Quality assurance strategies must evolve to address PWA-specific concerns including offline functionality, service worker behavior, and cross-browser compatibility. Automated testing frameworks like Playwright and Cypress provide capabilities for testing PWA features, though manual testing remains important for validating user experience across different devices and network conditions. Performance testing should include metrics specific to PWA characteristics such as time to interactive, first contentful paint, and offline capability verification. These testing approaches align with broader advanced automation testing patterns that ensure comprehensive application validation.
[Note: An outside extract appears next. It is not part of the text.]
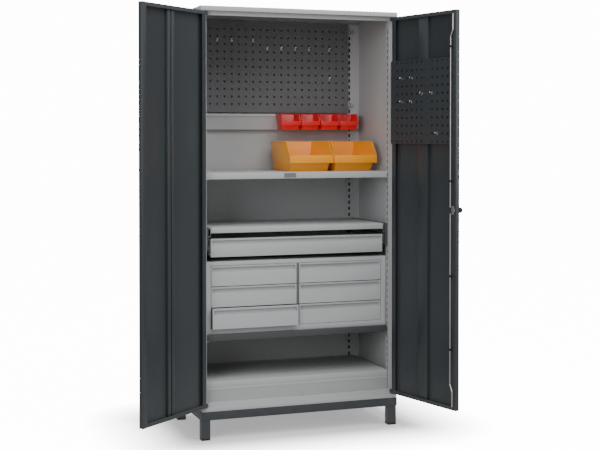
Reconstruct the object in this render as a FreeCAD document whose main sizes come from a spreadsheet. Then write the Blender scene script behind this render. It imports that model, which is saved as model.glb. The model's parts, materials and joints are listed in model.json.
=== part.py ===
import FreeCAD, Part
import math
import os
import Sketcher

# A two-door steel tool cabinet on a leg frame.
# X runs to the right, Y to the back and Z up. The origin is on the floor, at the middle of the
# footprint. The doors stand open, as when the cabinet is in use.

DRIVING_SIZES = {
    # overall
    "overall_width": 1000,
    "overall_depth": 500,
    "body_height": 1900,
    "leg_height": 135,
    "sheet": 1.2,
    "side_inset": 2,
    # leg frame
    "beam_height": 40,
    "beam_wall": 3,
    "leg_width": 42,
    "leg_wall": 2,
    "foot_height": 10,
    "foot_plug": 15,
    "bolt_radius": 4,
    "bolt_length": 14,
    # roof and floor
    "cornice_height": 22,
    "header_height": 20,
    "floor_band": 37,
    "sill_height": 18,
    "wall_hole_radius": 4.5,
    "wall_hole_spacing": 600,
    "wall_hole_level": 1866,
    # posts
    "post_width": 32,
    "post_depth": 37,
    "post_wall": 1.5,
    "rear_post_width": 68,
    "rear_post_depth": 14,
    "slot_pitch": 32,
    "slot_height": 18,
    "slot_width": 10,
    "slot_inset": 13,
    # doors
    "door_thickness": 22,
    "door_gap": 4,
    "door_clearance": 4,
    "meeting_gap": 4,
    "open_left": 140.2,
    "open_right": 103.4,
    "pin_inset": 12,
    "pin_setback": 5,
    "pin_radius": 3.5,
    "pin_length": 16,
    "pin_clearance": 0.06,
    "corner_radius": 2.5,
    "rebate_width": 16,
    "hinge_return": 29,
    "free_return": 30,
    "end_return": 18,
    "left_stiffener_place": 267,
    "left_stiffener_width": 50,
    "right_stiffener_place": 236,
    "right_stiffener_width": 70,
    "stiffener_depth": 14,
    "groove_width": 8,
    "groove_depth": 6,
    "strip_width": 18,
    "strip_overlap": 10,
    "strip_lift": 0.5,
    # lock
    "lock_inset": 16,
    "lock_level": 949,
    "case_width": 30,
    "case_height": 70,
    "case_drop": 40,
    "knob_radius": 13,
    "knob_reach": 22,
    "spindle_radius": 4.5,
    "knob_thickness": 14,
    "cam_radius": 20,
    "cam_thickness": 3,
    "rod_radius": 3.5,
    "rod_offset": 11,
    "rod_end_inset": 12,
    "rod_bend_place": 103,
    "rod_bend_height": 30,
    "rod_tip_gap": 4,
    "rod_gap": 0.8,
    "guide_width": 12,
    "guide_wall": 1.5,
    "guide_clearance": 0.4,
    "guide_height": 10,
    "guide_level_1": 300,
    "guide_level_2": 640,
    "guide_level_3": 1080,
    "guide_level_4": 1700,
    # shelves
    "shelf_lip": 30,
    "shelf_side_gap": 3,
    "shelf_setback": 12,
    "shelf_rear_gap": 3,
    "upper_shelf_level": 1118,
    "middle_shelf_level": 354,
    "bottom_shelf_level": 133,
    "riser_fold": 11,
    "hook_width": 16,
    "hook_height": 20,
    "hook_plate": 2,
    # pegboards
    "peg_pitch": 38,
    "peg_hole": 9,
    "peg_plate": 1.5,
    "board_level": 1413,
    "board_height": 464,
    "board_gap": 14,
    "board_margin": 25,
    "door_board_overlap": 3,
    "door_board_gap": 9,
    "door_board_first": 47,
    "door_board_height": 404,
    "door_board_level": 1254,
    "clip_width": 40,
    "clip_height": 16,
    "clip_thickness": 2,
    "clip_overlap": 14,
    "clip_inset": 40,
    "hook_wire": 2,
    "hook_reach": 26,
    "tool_hook_width": 8,
    "tool_hook_height": 16,
    "tool_hook_plate": 1.5,
    # bin rail and bins
    "rail_level": 1325,
    "rail_height": 81,
    "rail_depth": 12,
    "rail_lip_drop": 14,
    "rail_lip_reach": 5,
    "rail_lip_thickness": 1.5,
    "rail_end_gap": 2,
    "red_bin_width": 102,
    "red_bin_gap": 4,
    "red_bin_depth": 98,
    "red_bin_height": 82,
    "red_bin_end_gap": 19,
    "bin_lip_drop": 12.2,
    "bin_lip_reach": 5.6,
    "bin_lip_thickness": 5,
    "bin_stand_off": 6,
    "orange_bin_width": 229,
    "orange_bin_gap": 5,
    "orange_bin_rear_gap": 47.6,
    "orange_bin_height": 148,
    "orange_bin_end_gap": 15.5,
    "orange_bin_setback": 110,
    "bin_rest_gap": 0.3,
    "bin_wall": 2.5,
    "bin_toe_share": 0.86,
    "bin_shoulder_share": 0.8,
    "bin_front_share": 0.53,
    # slides, worktop and wide drawer
    "slide_height": 45,
    "slide_width": 12.7,
    "slide_rear_gap": 21.6,
    "slide_step": 2,
    "slide_wall": 1.5,
    "slide_clearance": 0.4,
    "carrier_width": 12,
    "carrier_wall": 1.5,
    "carrier_foot": 8,
    "worktop_above_drawer": 54,
    "worktop_lip": 27,
    "worktop_setback": 34,
    "worktop_out": 20,
    "wide_drawer_above_unit": 22,
    "wide_drawer_height": 87,
    "wide_drawer_setback": 20,
    # drawer unit
    "unit_plinth": 25,
    "unit_setback": 30,
    "unit_side": 26,
    "unit_top_band": 19,
    "divider_width": 10,
    "drawer_rows": 3,
    "drawer_pitch": 100,
    "drawer_gap": 3.5,
    "drawer_side_gap": 2,
    "drawer_rear_gap": 39.6,
    "tray_lift": 6,
    "drawer_out": 28,
    "runner_width": 12,
    "front_depth": 20,
    "grip_height": 21,
    "grip_depth": 13,
    "grip_top": 8,
    "grip_inset": 6,
    "rail_flange": 9,
    "tray_rim": 22,
}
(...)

Operational considerations include monitoring strategies that provide visibility into PWA performance characteristics and user behavior patterns. Application Performance Monitoring tools must capture PWA-specific metrics including service worker performance, cache hit rates, and offline usage patterns. Analytics implementation requires careful consideration of data collection in offline scenarios, with strategies for batching and synchronizing analytics data when connectivity resumes. Long-term maintenance strategies should account for service worker updates, cache management, and compatibility with evolving browser capabilities.
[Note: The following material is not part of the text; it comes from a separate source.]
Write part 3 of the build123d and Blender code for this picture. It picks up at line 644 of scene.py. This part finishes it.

Future Considerations and Emerging Patterns

The PWA ecosystem continues evolving with emerging standards and capabilities that expand the potential for enterprise applications. Project Fugu initiatives introduce new web APIs that provide access to previously native-only capabilities including file system access, device sensors, and advanced graphics processing. These developments reduce the capability gap between web and native applications while maintaining the deployment and security advantages inherent in web platforms.
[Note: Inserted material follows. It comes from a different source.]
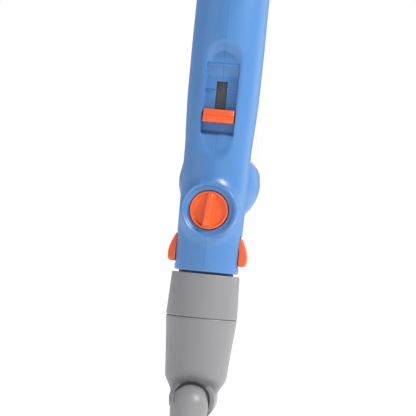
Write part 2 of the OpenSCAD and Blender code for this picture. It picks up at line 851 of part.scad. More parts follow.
module grip_shell_left() color(blue)
    intersection() {
        grip_case();
        box(-far, 0, -far, far, grip_z - far, total_h + far);
    }

module grip_shell_right() color(blue)
    intersection() {
        grip_case();
        box(0, far, -far, far, grip_z - far, total_h + far);
    }

module grip_pad() color(dark)
    intersection() {
        difference() {
            grip_form(-1.2);
            grip_form(0);
        }
        translate([0, grip_mid_y, grip_mid_z])
            rotate([atan2(grip_mid_y - grip_tip_y, grip_tip_z - grip_mid_z), 0, 0])
            box(-far, far, -far, -5, 6, grip_tip_z - grip_mid_z);
    }

module indicator_lens() color("red")
    translate([0, 0, grip_z + 22]) rod_y(3.5, -grip_r - 3.6, -grip_r + 1);

module trigger_lever() color(orange)
    translate([0, trigger_pin_y, trigger_pin_z]) {
        rotate([90, 0, 90]) linear_extrude(trigger_w, center = true) polygon([
            [-4, 4], [6, 5], [14, -4], [26, -20], [29, -34], [26, -42], [20, -44],
            [16, -32], [8, -14], [0, -6], [-4, -4]]);
        rod_x(trigger_pin_r, -trigger_w / 2 - 3.5, trigger_w / 2 + 3.5);
    }

module trigger_spring() color("silver")
    translate([0, grip_mid_y - 16, trigger_pin_z - 16]) rotate([-90, 0, 0]) coil(3, 0.4, 25, 6);

module micro_switch() color("black")
    box(-3.2, 3.2, -8, 3, trigger_pin_z - 42, trigger_pin_z - 22);

// ---- what is drawn ----

microfiber_pad();
hook_strips();
head_base_plate();
head_bumper();
steam_distributor();
head_top_cover();
head_screws();
head_hinge_pin();
swivel_arm();
swivel_o_ring();
swivel_washer();
swivel_screw();
neck_barrel();
neck_collar();
neck_steam_tube();
body_spigot();
steam_nozzle();
body_shell_left();
body_shell_right();
body_screws();
release_button_left();
release_button_right();
release_spring_left();
release_spring_right();
release_pins();
knob_bezel();
steam_knob();
valve_stem();
valve_body();
steam_hose();
boiler_hose();
steam_slider();
slider_carrier();
slider_rod();
pump();
suction_hose();
boiler_cowl();
boiler();
thermostat();
tank_gasket();
water_tank();
tank_valve();
tank_cap();
pole_lower();
pole_upper();
pole_collar();
pole_button();
pole_button_spring();
cord_hook_lower();
hook_clamp();
cord_hook_upper();
cord_inlet();
grip_shell_left();
grip_shell_right();
grip_pad();
indicator_lens();
trigger_lever();
trigger_spring();
micro_switch();
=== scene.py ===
import math

import bmesh
import bpy
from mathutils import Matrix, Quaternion, Vector


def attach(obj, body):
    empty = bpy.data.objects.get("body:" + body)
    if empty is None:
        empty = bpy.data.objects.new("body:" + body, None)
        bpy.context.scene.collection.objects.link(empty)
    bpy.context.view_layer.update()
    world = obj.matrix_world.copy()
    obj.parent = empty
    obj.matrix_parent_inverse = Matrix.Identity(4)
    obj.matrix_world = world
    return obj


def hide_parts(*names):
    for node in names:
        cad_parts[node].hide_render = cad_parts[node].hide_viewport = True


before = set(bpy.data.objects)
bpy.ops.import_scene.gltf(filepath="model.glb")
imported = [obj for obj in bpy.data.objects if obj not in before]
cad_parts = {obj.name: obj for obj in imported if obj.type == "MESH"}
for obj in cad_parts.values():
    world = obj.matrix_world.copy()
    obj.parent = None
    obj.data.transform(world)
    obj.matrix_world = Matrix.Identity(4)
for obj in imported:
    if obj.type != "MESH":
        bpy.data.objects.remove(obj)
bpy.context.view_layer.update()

mm = 0.001

# camera, light and floor, in metres

viewPlan = dict(azimuth=5.7, distance=1.1, height=0.226, aim=(-0.0039, 0.0, 0.282), roll=5.7,
                lens=108.2, near=0.05)
lightPlan = dict(
    key=dict(place=(1.5, -0.75, 1.9), size=0.6, power=62, colour="#fffaf4"),
    fill=dict(place=(-1.9, -1.2, 0.9), size=1.6, power=7, colour="#eef3ff"),
    rim=dict(place=(1.6, 1.2, 0.9), size=1.2, power=6, colour="#ffffff"))
studio = dict(lightAim=(0, 0, 0.35), sky=0.44, backdrop=1.0, floorGlow=0.62, floorReach=30)


def hexColour(code):
    def linear(part):
        value = int(part, 16) / 255
        return value / 12.92 if value <= 0.04045 else ((value + 0.055) / 1.055) ** 2.4
    return (linear(code[1:3]), linear(code[3:5]), linear(code[5:7]), 1.0)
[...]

WebAssembly integration presents opportunities for computationally intensive PWA applications that require near-native performance characteristics. WASM modules can handle complex calculations, image processing, or data transformation tasks while maintaining the cross-platform compatibility of web deployment. This hybrid approach enables PWAs to address use cases previously requiring native development while preserving the operational advantages of web-based distribution.

Edge computing integration offers potential for PWA applications that require low-latency data processing or enhanced offline capabilities. Service workers can coordinate with edge computing resources to provide sophisticated local processing capabilities while maintaining synchronization with centralized systems. This architecture pattern becomes particularly relevant for applications serving geographically distributed user bases or requiring real-time data processing capabilities.

Conclusion

Progressive Web Applications represent a mature technology platform capable of addressing enterprise application requirements while providing significant advantages in development efficiency, deployment flexibility, and operational simplicity. The technical architecture patterns and implementation strategies have stabilized sufficiently to support large-scale enterprise deployments, with numerous successful case studies demonstrating measurable business impact across diverse industry sectors.

For engineering leadership, PWA adoption decisions should consider the specific application requirements, team capabilities, and long-term strategic objectives. The technology excels in scenarios requiring cross-platform consistency, rapid deployment capabilities, and sophisticated offline functionality. However, applications with intensive platform integration requirements or specialized performance characteristics may benefit from hybrid approaches that leverage PWA advantages while addressing specific technical constraints through targeted native implementations.